The Government will look to secure agreement over the next few months to refinance €15bn of IMF loans, according to Finance Minister Michael Noonan.
There is a total of €22bn of IMF loans. According to Mr Noonan, speaking at the launch of the NTMA 2013 annual report, about €18bn of this has an interest rate of just under 5%.
Yields on Irish sovereign debt have dropped to record lows over the past few months, which means that if the Government was able to refinance the IMF loans through borrowing at current rates, then it could create an opportunity to make the overall debt more sustainable, said the minister.
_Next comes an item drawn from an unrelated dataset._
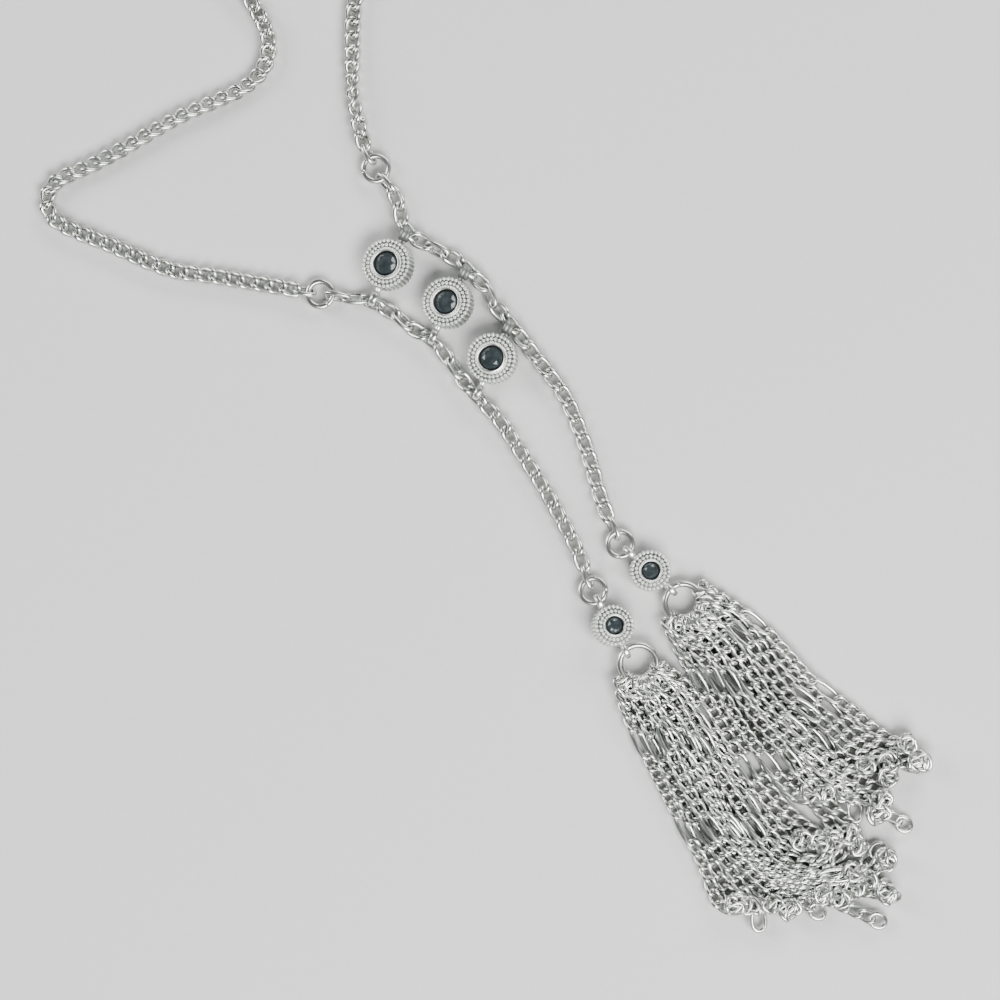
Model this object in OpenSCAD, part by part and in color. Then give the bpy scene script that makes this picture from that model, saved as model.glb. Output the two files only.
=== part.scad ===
// Tassel necklace laid out flat on a table: a curb chain round the neck, two drop chains held
// side by side by three round stone-set connectors, and on each drop chain a smaller connector,
// a ring and a tassel of fine chains. Z is up and the table is at z = 0.

/* [Chains] */
// Thickness of the chain wire
wire = 0.8; // [0.77:0.01:0.81]
// Free gap between two links that hook into each other
gap = 0.36; // [0.33:0.01:0.37]
// Length of one neck chain link along the chain, from joint to joint
neck_pitch = 2.86; // [2.85:0.01:2.87]
// Width of a neck chain link
neck_link_w = 3.25; // [3.2:0.05:3.4]
// Length of one drop chain link along the chain, from joint to joint
drop_pitch = 3.56; // [3.54:0.01:3.58]
// Width of a drop chain link
drop_link_w = 3.1; // [3.1:0.05:3.2]

/* [Rings] */
// Outside diameter of the rings that join the chains
ring_d = 6; // [5.9:0.05:6.1]
// Wire thickness of the rings that join the chains
ring_wire = 0.9; // [0.8:0.05:0.95]
// Outside diameter of a tassel's ring
tassel_ring_d = 8.6; // [8.5:0.05:8.7]
// Wire thickness of a tassel's ring
tassel_ring_wire = 1.25; // [1.1:0.05:1.25]

/* [Connectors] */
// Radius of the three upper connectors
upper_r = 5.1; // [5:0.05:5.2]
// Height of the three upper connectors
upper_h = 3.5; // [3.2:0.1:3.8]
// Radius of an upper connector's stone
upper_stone_r = 2.4; // [2.2:0.05:2.4]
// Radius of the two lower connectors
lower_r = 4.2; // [4.1:0.05:4.3]
// Height of the two lower connectors
lower_h = 3.1; // [2.9:0.1:3.3]
// Radius of a lower connector's stone
lower_stone_r = 1.75; // [1.6:0.05:1.8]

/* [Tassels] */
// Width of one lock, which is one strand of the tassel
lock_w = 2.9; // [2.6:0.1:3]
// Thickness of one lock
lock_h = 2; // [1.8:0.1:2.1]

/* [Hidden] */
$fn = 32;

silver = [0.78, 0.79, 0.78];
crystal = [0.45, 0.52, 0.55];

// Middle radius of each kind of ring
ring_bend = (ring_d - ring_wire) / 2;
tassel_bend = (tassel_ring_d - tassel_ring_wire) / 2;
// How far a link hangs back from the ring that it hooks into, beyond half the gap
hook_slack = 0.15;
// From a ring's centre to the joint of the link that hooks into it
ring_reach = ring_bend - ring_wire / 2 - gap / 2 - hook_slack;

// Links lie rolled to one side and the other in turn, so each crosses its neighbour squarely
link_roll = 45;
// The links that hook into a level ring stand more upright than that
neck_end_roll = 62;
drop_end_roll = 64;
neck_z = (neck_link_w - wire) / 2 * sin(link_roll) + wire / 2 + 0.02;
drop_z = (drop_link_w - wire) / 2 * sin(link_roll) + wire / 2 + 0.01;
ring_z = (neck_link_w - wire) / 2 * sin(neck_end_roll) + wire / 2 + 0.02;

// Small vector helpers
function unit(v) = v / norm(v);
function plan(v) = [v.x, v.y, 0];
function heading(a) = [cos(a), sin(a), 0];
function at_height(p, z) = [p.x, p.y, z];

// A smooth curve through hand-chosen points, in a number of short straight steps for each
function curve_point(p, i, t) =
    let (last = len(p) - 1)
    let (a = i == 0 ? 2 * p[0] - p[1] : p[i - 1])
    let (b = p[i])
    let (c = p[i + 1])
    let (d = i + 2 > last ? 2 * p[last] - p[last - 1] : p[i + 2])
    0.5 * (2 * b + (c - a) * t + (2 * a - 5 * b + 4 * c - d) * t * t
        + (3 * b - a - 3 * c + d) * t * t * t);
function smooth_curve(p, steps) = concat(
    [for (i = [0:len(p) - 2]) for (k = [0:steps - 1]) curve_point(p, i, k / steps)],
    [p[len(p) - 1]]);

// The place further along a curve that lies one step away in a straight line, and its segment
function next_joint(curve, from, i, step) =
    i < len(curve) - 2 && norm(curve[i + 1] - from) < step ? next_joint(curve, from, i + 1, step)
    : let (d = curve[i + 1] - curve[i], f = curve[i] - from)
      let (root = sqrt((f * d) * (f * d) - d * d * (f * f - step * step)))
      [curve[i] + d * (root - f * d) / (d * d), i];

// Joints of a chain of equal links laid along a curve
function joints_along(curve, step, count) = [
    for (k = 0, at = [curve[0], 0]; k <= count;
         k = k + 1, at = next_joint(curve, at[0], at[1], step))
        at[0]];

// Sideways shift of the inner joints of three links that span a given reach, where the middle
// link crosses over by so many times that shift
function sway(reach, outer, cross, low = 0, high = drop_pitch / 2, tries = 24) =
    let (h = (low + high) / 2)
    let (span = 2 * sqrt(outer * outer - h * h) + sqrt(drop_pitch * drop_pitch - pow(cross * h, 2)))
    tries == 0 ? h
    : span > reach ? sway(reach, outer, cross, h, high, tries - 1)
    : sway(reach, outer, cross, low, h, tries - 1);

// The joints between two or three links that span from a to b and take up their spare length:
// the first joint lies at its own height to the given side, and the next to the same side or
// to the other
function bridge(a, b, count, side, other, first_z) =
    let (along = unit(plan(b - a)), across = side * [-along.y, along.x, 0])
    let (reach = norm(plan(b - a)), rise = max(abs(a.z - drop_z), abs(b.z - drop_z)))
    let (outer = sqrt(drop_pitch * drop_pitch - rise * rise))
    let (h = count == 2
        ? sqrt(max(0, outer * outer - reach * reach / 4))
        : sway(reach, outer, other ? 2 : 0))
    let (run = sqrt(outer * outer - h * h))
    concat(
        [at_height(a + along * run + across * h, first_z)],
        count == 2 ? []
        : [at_height(b - along * run + (other ? -1 : 1) * across * h, drop_z)]);

module torus(bend, thick) {
    rotate_extrude() translate([bend, 0]) circle(d = thick);
}

// One oval link in the XY plane with its length along X
module link(pitch, width) {
    bend = (width - wire) / 2;
    straight = pitch + 2 * wire + gap - width;
    for (turn = [0, 180])
        rotate([0, 0, turn]) {
            translate([straight / 2, 0, 0])
                rotate([0, 0, -90])
                    rotate_extrude(angle = 180) translate([bend, 0]) circle(d = wire);
            translate([-straight / 2, bend, 0])
                rotate([0, 90, 0])
                    cylinder(d = wire, h = straight);
        }
}

// Lays what is given between two points, rolled about the line that joins them
module between(a, b, roll) {
    v = b - a;
    translate((a + b) / 2)
        rotate([roll, -atan2(v.z, norm([v.x, v.y])), atan2(v.y, v.x)])
            children();
}

// A run of links, where the first and the last stand more upright than the rest
module chain(joints, pitch, width, end_roll) {
    last = len(joints) - 2;
    for (i = [0:last]) {
        roll = i == 0 || i == last ? end_roll : link_roll;
        between(joints[i], joints[i + 1], i % 2 == 0 ? roll : -roll)
            link(pitch, width);
    }
}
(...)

Mr Noonan estimated that there could be a difference of up to 2% in the interest rate between IMF loans and current borrowings. This would translate into savings of €20m-€25m for every €1bn of IMF loans.
“I have had a short conversation with [IMF managing director] Christine [Lagarde]. She has indicated that she will not inhibit us.”
The Government would seek to refinance a total of €15bn of IMF loans. “It is important to keep a residue,” explained the minister as the IMF is part of the troika that is responsible for post-bailout surveillance of the economy.
However, the IMF loans are ‘pari passu’ with the other EU bailout loans and the bilateral loans received from the UK, Sweden and Denmark in November 2010. Consequently, as all of these loans are on the same legal footing, all creditors are legally entitled to call in their loans when the IMF loans are refinanced.
There would be no savings made if the other loans were refinanced, explained the minister. The Government is now seeking permission from all creditors to refinance the IMF loans on a unilateral basis.
If the Government is successful it would look to refinance the €15bn in three tranches of €5bn. The first tranche could be refinanced before Christmas, said the minister.
Mr Noonan said the restructuring of the promissory notes and the extension of the EU bailout loans had already improved the country’s debt sustainability.